Does the minimum wage lift individuals from poverty? It seems that our compassionate president thinks it does. History, however, does not paint such a picture.

I worked in a factory making costume jewelry in 1976. When the minimum wage went up, I was tickled pink, until my hours were cut. Soon the company closed its doors.

A 1976 survey by the American Economic Association found that 90 percent of its members agreed that increasing the minimum wage raises unemployment among young and unskilled workers.

In 1989, the nonpartisan Congressional Budget Office reported to the House Labor Committee that a proposed increase in the minimum wage, then $3.35, to $5.05 would result in the loss of 250,000 to 500,000 jobs.

In 1990, another survey found that 80 percent of economists agreed with the statement that increases in the minimum wage cause unemployment among the young and low-skilled.

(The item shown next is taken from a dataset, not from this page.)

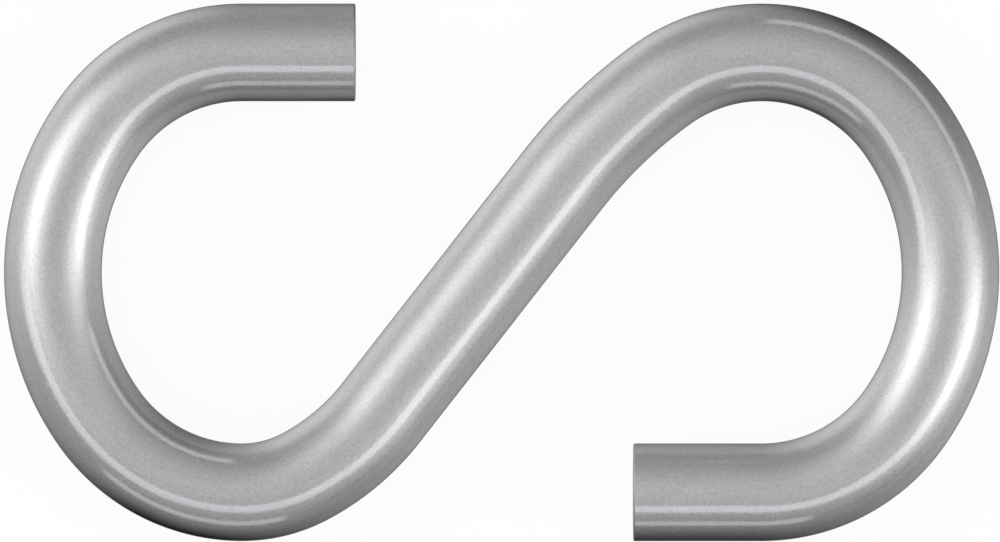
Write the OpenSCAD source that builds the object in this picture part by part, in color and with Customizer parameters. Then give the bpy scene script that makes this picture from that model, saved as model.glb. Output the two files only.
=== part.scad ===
// S hook: one length of round steel bar, sawn off square at both ends and cold-bent in
// one plane into two open hooks that face opposite ways. Millimetres. The bent bar lies
// flat on z = 0, its length along X, with the origin under the middle of its outline.
// Bend radii are those inside the bend, where the bar is wrapped round the former.

/* [Bar] */
// Diameter of the round bar
bar_d = 8; // [6:0.5:10]
// Edge filed off round each sawn end
edge_break = 0.15; // [0.05:0.05:0.5]

/* [Bowls] */
// Clear height inside each bowl, between its point and its foot
bowl_clear = 28; // [26:0.5:36]
// Inside radius of the two shoulders of each bowl
shoulder_inner_r = 10.3; // [8:0.1:12]
// Angle that the flatter crown of each bowl turns through
crown_turn = 70; // [50:1:90]

/* [Points] */
// Straight length of the left hook's point, up to its sawn face
left_point = 9.3; // [5:0.1:12]
// Straight length of the right hook's point, up to its sawn face
right_point = 10.5; // [5:0.1:12]

/* [Shank] */
// Slope of the straight shank from the hook's long axis
shank_angle = 52; // [48:1:56]

/* [Heels] */
// Inside radius of the left heel, between the bowl's foot and the sweep
left_heel_inner_r = 7; // [5:0.5:12]
// Inside radius of the left sweep, which runs the bend out into the shank
left_sweep_inner_r = 15.5; // [10:0.5:24]
// Angle that the left sweep turns through
left_sweep_turn = 24; // [6:1:28]
// Inside radius of the right heel, between the bowl's foot and the sweep
right_heel_inner_r = 10; // [5:0.5:12]
// Inside radius of the right sweep, which runs the bend out into the shank
right_sweep_inner_r = 36; // [10:0.5:40]
// Angle that the right sweep turns through
right_sweep_turn = 16; // [6:1:24]

/* [Hidden] */
$fn = 96;

// The bar is laid out in metres and enlarged to millimetres once it is whole: at that size
// the rounding that each turn of the layout brings is too small to part its joints.
metre = 1000;

// Each stretch runs this much into the next, so that they stay one solid when a size changes
lap = 0.00005;

bar_r = bar_d / 2;

// Height of each bowl's centreline above and below the hook's long axis
bowl_half = (bowl_clear + bar_d) / 2;

// Two shoulders and a crown turn the bar right back on itself. The crown's centre lies on
// the line through each shoulder's centre and the joint between the two arcs, so its
// radius follows from the height that the bowl has left above the shoulder's radius.
shoulder_turn = (180 - crown_turn) / 2;
crown_inner_r = shoulder_inner_r + (bowl_half - bar_r - shoulder_inner_r) / cos(shoulder_turn);

// How far the centreline of a bend runs and rises as its slope goes from one angle to another
function bend_run(inner_r, from, to) = (inner_r + bar_r) * (sin(to) - sin(from));
function bend_rise(inner_r, from, to) = (inner_r + bar_r) * (cos(from) - cos(to));

// The same from a bowl's foot, through its heel and sweep, to the end of the shank
function heel_run(heel_inner_r, sweep_inner_r, sweep_turn) =
    bend_run(heel_inner_r, 0, shank_angle - sweep_turn)
    + bend_run(sweep_inner_r, shank_angle - sweep_turn, shank_angle);
function heel_rise(heel_inner_r, sweep_inner_r, sweep_turn) =
    bend_rise(heel_inner_r, 0, shank_angle - sweep_turn)
    + bend_rise(sweep_inner_r, shank_angle - sweep_turn, shank_angle);

left_run = heel_run(left_heel_inner_r, left_sweep_inner_r, left_sweep_turn);
left_rise = heel_rise(left_heel_inner_r, left_sweep_inner_r, left_sweep_turn);
right_run = heel_run(right_heel_inner_r, right_sweep_inner_r, right_sweep_turn);
right_rise = heel_rise(right_heel_inner_r, right_sweep_inner_r, right_sweep_turn);

// The shank is as long as the rise that the two heels leave for it, and the bowls' feet
// then lie the same distance to each side of the origin
shank_len = (2 * bowl_half - left_rise - right_rise) / sin(shank_angle);
foot_x = (left_run + shank_len * cos(shank_angle) + right_run) / 2;

// Straight bar along +X. Its children carry on from its end.
module straight(length) {
    translate([-lap / metre, 0, 0])
        rotate([0, 90, 0]) cylinder(h = (length + 2 * lap) / metre, r = bar_r / metre);
    translate([length / metre, 0, 0]) children();
}

// Bar that leaves along +X and bends to the right. Its children carry on from its end.
module bend(inner_r, turn) {
    path_r = inner_r + bar_r;
    lap_turn = lap / path_r * 180 / PI;
    translate([0, -path_r / metre, 0]) {
        rotate(90 - turn - lap_turn)
            rotate_extrude(angle = turn + lap_turn)
                translate([path_r / metre, 0]) circle(r = bar_r / metre);
        rotate(-turn) translate([0, path_r / metre, 0]) children();
    }
}

// Square sawn face with its edge broken
module sawn_end() {
    rotate([0, 90, 0])
        cylinder(h = edge_break / metre, r1 = bar_r / metre, r2 = (bar_r - edge_break) / metre);
}

// One hook, from the end of the shank round to its point
module hook(heel_inner_r, sweep_inner_r, sweep_turn, point_len) {
    bend(sweep_inner_r, sweep_turn)
        bend(heel_inner_r, shank_angle - sweep_turn)
        bend(shoulder_inner_r, shoulder_turn)
        bend(crown_inner_r, crown_turn)
        bend(shoulder_inner_r, shoulder_turn)
        straight(point_len - edge_break)
        sawn_end();
}

module s_hook() {
    color([0.68, 0.68, 0.69])
        translate([left_run - foot_x, left_rise - bowl_half, bar_r])
        rotate(shank_angle)
        scale(metre) {
            straight(shank_len)
                hook(right_heel_inner_r, right_sweep_inner_r, right_sweep_turn, right_point);
            rotate(180)
                hook(left_heel_inner_r, left_sweep_inner_r, left_sweep_turn, left_point);
        }
}

s_hook();
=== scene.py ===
from math import cos, radians, sin

import bpy
import numpy as np
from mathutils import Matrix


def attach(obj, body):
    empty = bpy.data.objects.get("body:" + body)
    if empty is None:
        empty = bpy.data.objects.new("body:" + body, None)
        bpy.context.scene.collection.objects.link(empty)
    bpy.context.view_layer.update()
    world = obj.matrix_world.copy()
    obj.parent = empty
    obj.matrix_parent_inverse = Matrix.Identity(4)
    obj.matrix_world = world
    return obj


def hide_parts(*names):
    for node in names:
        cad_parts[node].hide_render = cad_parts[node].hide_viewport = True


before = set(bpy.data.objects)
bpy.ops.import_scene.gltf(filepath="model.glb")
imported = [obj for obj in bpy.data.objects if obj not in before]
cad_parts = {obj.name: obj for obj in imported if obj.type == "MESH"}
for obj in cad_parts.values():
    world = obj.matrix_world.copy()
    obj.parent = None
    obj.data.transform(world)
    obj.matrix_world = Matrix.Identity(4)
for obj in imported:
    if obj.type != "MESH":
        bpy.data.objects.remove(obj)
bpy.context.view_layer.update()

# ---- The bar ------------------------------------------------------------------------------
# One length of round mild steel bar, 8 mm thick, with no joint, weld or fixing. It is drawn,
# sawn off square and bent cold round formers, in one plane, into two open hooks that face
# opposite ways. Then it is barrel-plated to an even satin.

MM = 0.001
BAR_R = 4.0
EDGE_BREAK = 0.15
LEFT_POINT = 9.3
RIGHT_POINT = 10.5
SHANK_ANGLE = 52.0

# How far the middle of the bar is from the hook's long axis at each bowl's point and foot
BOWL_HALF = 18.0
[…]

In all three cases, knowing that its actions would kill jobs for the poor and unskilled, Congress raised the minimum wage anyway.

Political rhetoric aside, today’s result would be no different. An increase from $7.50 to $9 per hour will harm the least-skilled workers and hit minorities especially hard.

Mandated benefits such as employer payments for Social Security, Medicare, unemployment insurance and workers’ compensation programs add about 30 percent to the cost of the wage, exacerbating the harm.

Raising the minimum wage is a feel-good gimmick for politicians who reject the reality of basic economics.

When the cost of human capital elevates to a level where it outweighs its value, an employer must either cut hours, raise prices or close up shop.

The end result hurts the very people the minimum wage is proposed to help.

Beth A. O’Connor of Berwick is chairman of Maine Taxpayers United.